We see that the neoconservative national experiment has failed and the radical right is in a state of collapse, even the big-bucks religious extremists have to shout to get anybody to listen to their ugliness. The Democrats in Congress don't seem to have quite understood what they were expected to do, but at least there're checks and balances again, to some extent, and it looks like the 2008 candidates are being forced to deal with the message that people want this country turned around, and fast.

We hope to hasten the end of the age of imperialistic gluttony, but these past years have set us up for hard times. The 2004 election made it impossible to say that our leaders were going against the will of the people; now the whole world holds all of us individually accountable for what we've done. Chasing the road-runner of unrestrained greed, we ran off that cliff, and now we're looking down and seeing nothing but air.
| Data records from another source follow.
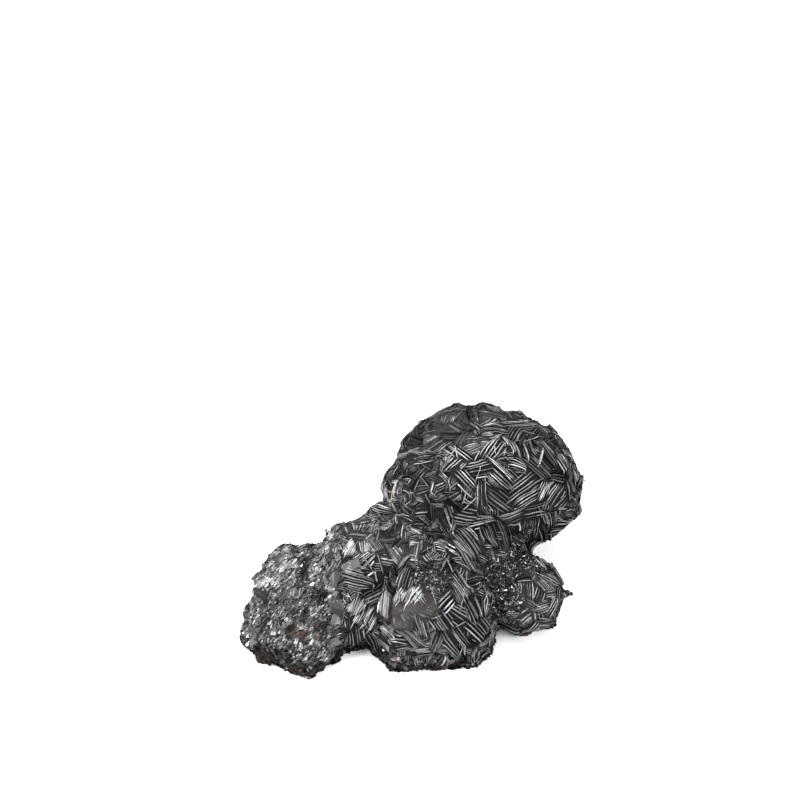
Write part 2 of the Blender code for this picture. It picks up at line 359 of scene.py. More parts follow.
class Shader:
    """A material's node tree, with one method for every kind of node."""

    def __init__(self, name: str) -> None:
        """Start an empty material.

        Args:
            name: the material's name.
        """
        self.material = bpy.data.materials.new(name)
        self.material.use_nodes = True
        self.tree = self.material.node_tree
        self.tree.nodes.clear()

    def node(self, kind: str, settings: dict[str, Any], inputs: dict[Any, Any], output: Any = 0) -> Value:
        """Add a node.

        Args:
            kind: the node's type name.
            settings: attributes set before its sockets.
            inputs: socket name or index to a number, a tuple or a Value.
            output: name or index of the output to return.

        Returns:
            That output, empty for a node without outputs.
        """
        made = self.tree.nodes.new(kind)
        for key, value in settings.items():
            setattr(made, key, value)
        for key, value in inputs.items():
            if isinstance(value, Value):
                self.tree.links.new(value.socket, made.inputs[key])
            else:
                made.inputs[key].default_value = value
        return Value(self, made.outputs[output] if made.outputs else None)

    def place(self) -> Value:
        """Object coordinates."""
        return self.node("ShaderNodeTexCoord", {}, {}, "Object")

    def attribute(self, name: str) -> Value:
        """A number stored on the mesh."""
        return self.node("ShaderNodeAttribute", {"attribute_name": name}, {}, "Fac")

    def colour(self, name: str) -> Value:
        """A colour stored on the mesh."""
        return self.node("ShaderNodeAttribute", {"attribute_name": name}, {}, "Color")

    def noise(self, size: float, detail: float = 3.0, roughness: float = 0.55) -> Value:
        """Noise whose features are about size metres across, from 0 to 1."""
        inputs = {"Vector": self.place(), "Scale": 1.0 / size, "Detail": detail, "Roughness": roughness}
        return self.node("ShaderNodeTexNoise", {}, inputs, "Fac")

    def height(self) -> Value:
        """The height over the floor, in metres."""
        return self.node("ShaderNodeSeparateXYZ", {}, {0: self.place()}, "Z")

    def blend(self, factor: Any, first: Any, second: Any) -> Value:
        """Colour first where factor is 0, second where it is 1."""
        inputs = {"Factor": factor, 6: first, 7: second}
        return self.node("ShaderNodeMix", {"data_type": "RGBA"}, inputs, 2)

    def bump(self, height: Value, distance: float, strength: float = 1.0) -> Value:
        """A normal bent by height, distance metres high."""
        return self.node("ShaderNodeBump", {}, {"Height": height, "Distance": distance, "Strength": strength})

    def finish(self, **inputs: Any) -> bpy.types.Material:
        """Close the tree with a Principled BSDF.

        Args:
            inputs: socket names with _ for spaces, to numbers, tuples or values.

        Returns:
            The material.
        """
        named = {key.replace("_", " "): value for key, value in inputs.items()}
        surface = self.node("ShaderNodeBsdfPrincipled", {}, named)
        self.node("ShaderNodeOutputMaterial", {}, {"Surface": surface})
        return self.material


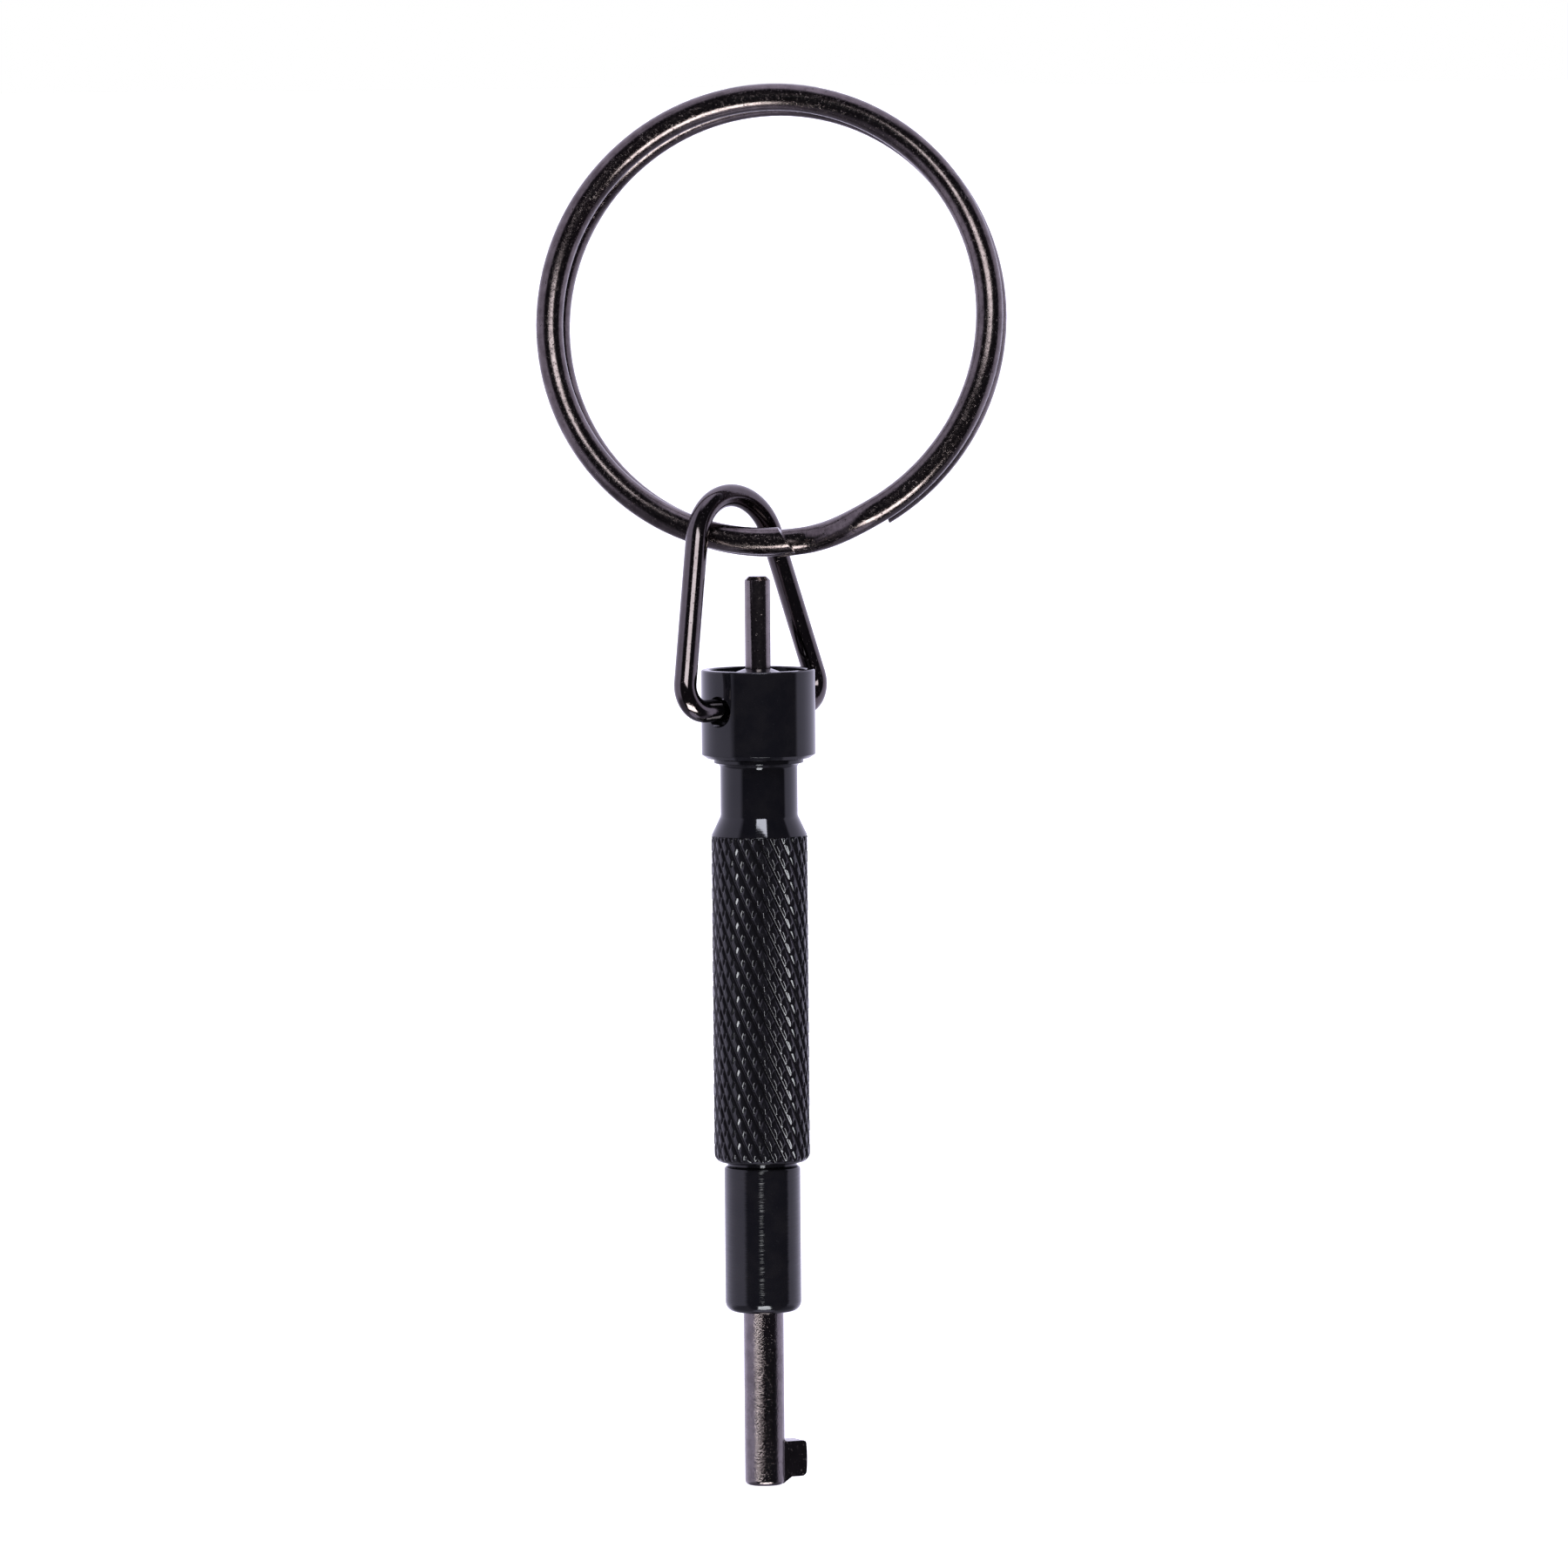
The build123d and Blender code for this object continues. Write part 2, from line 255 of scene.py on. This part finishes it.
def ring_steel():
    """The split ring's plating: grime and scuffs drawn out along the wire."""
    material, graph, shader = new_material("ring_steel")
    place = graph.millimetres()
    centre = Vector(ring_joint["pos_m"]) / MM
    axis = Vector(ring_joint["axis"]).normalized()
    local = graph.vector("SUBTRACT", place, tuple(centre))
    height = graph.vector("DOT_PRODUCT", local, tuple(axis))
    flat = graph.vector("SUBTRACT", local, graph.scaled(tuple(axis), height))
    radius = graph.vector("LENGTH", flat)
    parts = graph.node("SeparateXYZ", {"Vector": flat})
    along_x = graph.math("MULTIPLY", parts.outputs["X"], 0.16)
    along_z = graph.math("MULTIPLY", parts.outputs["Z"], 0.16)
    wire = graph.node("CombineXYZ", {"X": radius, "Y": height, "Z": along_x}).outputs["Vector"]
    mottle = graph.noise(place, 0.9, 5.0, 0.68)
    streaks = graph.noise(wire, 3.2, 4.0, 0.65, w=along_z)
    skin = graph.noise(place, 5.0, 4.0, 0.7)
    rubbed = graph.ramp(graph.noise(place, 3.6, 4.0, 0.78), 0.60, 0.72)
    pits = graph.ramp(graph.noise(place, 3.4, 3.0, 0.7), 0.38, 0.30)
    tint = graph.blend(graph.ramp(mottle, 0.3, 0.72), ring_light, ring_dark)
    tint = graph.blend(graph.ramp(streaks, 0.5, 0.75, 0.0, 0.5), tint, ring_grime)
    tint = graph.blend(graph.math("MULTIPLY", rubbed, 0.45), tint, ring_rubbed)
    tint = graph.blend(graph.math("MULTIPLY", pits, 0.7), tint, ring_pit)
    graph.put(shader.inputs["Base Color"], tint)
    shader.inputs["Metallic"].default_value = 1.0
    graph.put(shader.inputs["Roughness"], graph.ramp(skin, 0.35, 0.7, 0.10, 0.24))
    bump(graph, shader, (streaks, 0.006), (skin, 0.008), (rubbed, 0.006), (pits, -0.010))
    return material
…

I wanted to write something funny, really I did. Maybe next time.


Blogger Priya Lynn said...

And anonymous joe thinks Bush is one of the greatest presidents of all time. He's presided over what may be the beginning of the end for the American empire. I've been thinking for some time now that this war in Iraq would be just that.

August 16, 2007 4:24 PM  
Blogger Robert said...

Gibbon (as in "The Decline and Fall of the Roman Empire") argued that Christianity caused the fall of Rome.